I might not have included a post on humans in this survey of the fantasy kindreds you’d find in my work in progress Shadow of the King except for the distinctive role they play in the story world. So let’s go…
HUMAN (Homo sapiens sapiens)
Humans are not native to the realm of Saynim. In fact, they are a distinct minority. Those who live there are either “overbrought,” taken from the mundane world either in infancy or at a later age, or the descendants of those so taken. These humans were taken from their own world for various reasons, both benign and sinister.
Benignly, some humans were removed as young children from situations of abuse or neglect. Others found refuge in Saynim after escaping from dire situations such as domestic abuse, abject poverty, or systemic oppression. There is a Cherokee legend about the Nunnehi rescuing the people of certain towns from the Removal by whisking them away to their own magical domain.
Still others were “recruited”—perhaps with selfish motivation—because they possessed certain qualities deemed desirable to a particular otherworldly party. For instance, an elf might fall in love with a human and invite him or her to join this alien world.
At other times, however, folklore describes humans brought into the Otherworld for more sinister reasons. They might be taken as slaves to serve in either the harems or the armies of a powerful fae lord. The Cherokees believed water cannibals would steal children for food. The okwa naholo (“white water people”) of Choctaw mythology would lure swimmers to their underwater domain and, if they stayed long enough, would become okwa naholo themselves. Of course, sometimes humans are taken capriciously, for no discernible reason.

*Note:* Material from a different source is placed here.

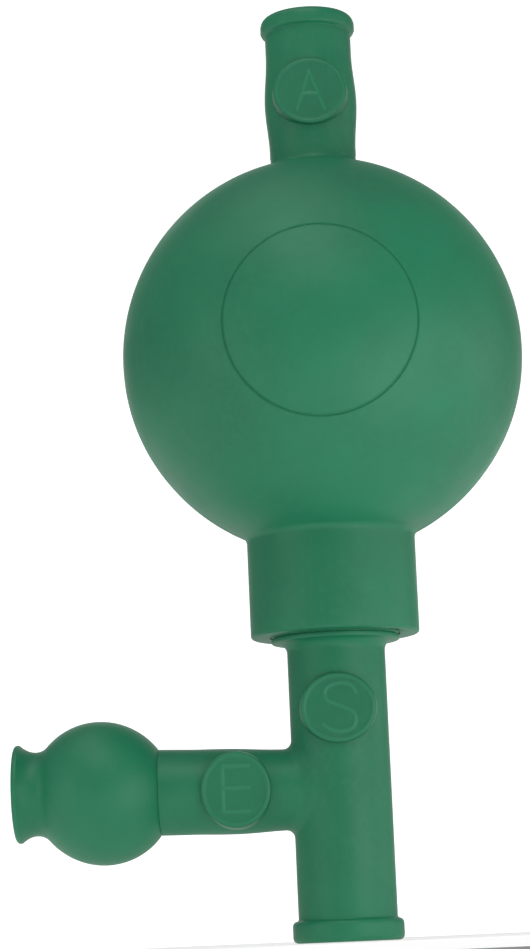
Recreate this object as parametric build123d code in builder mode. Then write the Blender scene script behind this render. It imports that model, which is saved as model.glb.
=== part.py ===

So, what roles do humans play in Saynim society? There are certain stereotypes of humans at play, not least among them the idea that humans are tricky and unpredictable. They think outside the box. More than any other kindred, they seem able to resist the pull of magic to become conformed to particular ways of thinking and acting.
All of this makes humans fascinating to elves and the rest, and they are often objects of a benign and patronizing racism that admires them for these unique qualities while ultimately diminishing their personhood. Think of the way some white folks romanticize (and even fetishize) peoples and cultures that they see as “exotic,” and you won’t be far removed from the way many in Saynim think of humans.
Humans rarely serve as common slaves, though they may be bonded to a lord in a more high-status position of servitude as an adviser, teacher, bodyguard, or in some other capacity where quick, unorthodox thinking is desirable. Some fae lords have maintained elite military units of overbrought children raised to be warriors virtually from birth, comparable to the janissaries of the Ottoman Empire. Whether bond or free, many humans end up in the officer corps of various otherworldly principalities.
Other humans find a niche in careers where their adaptability and unpredictability are assets. They might be merchants and entrepreneurs, inventors, artists, theoreticians, spies, adventures, and treasure-hunters.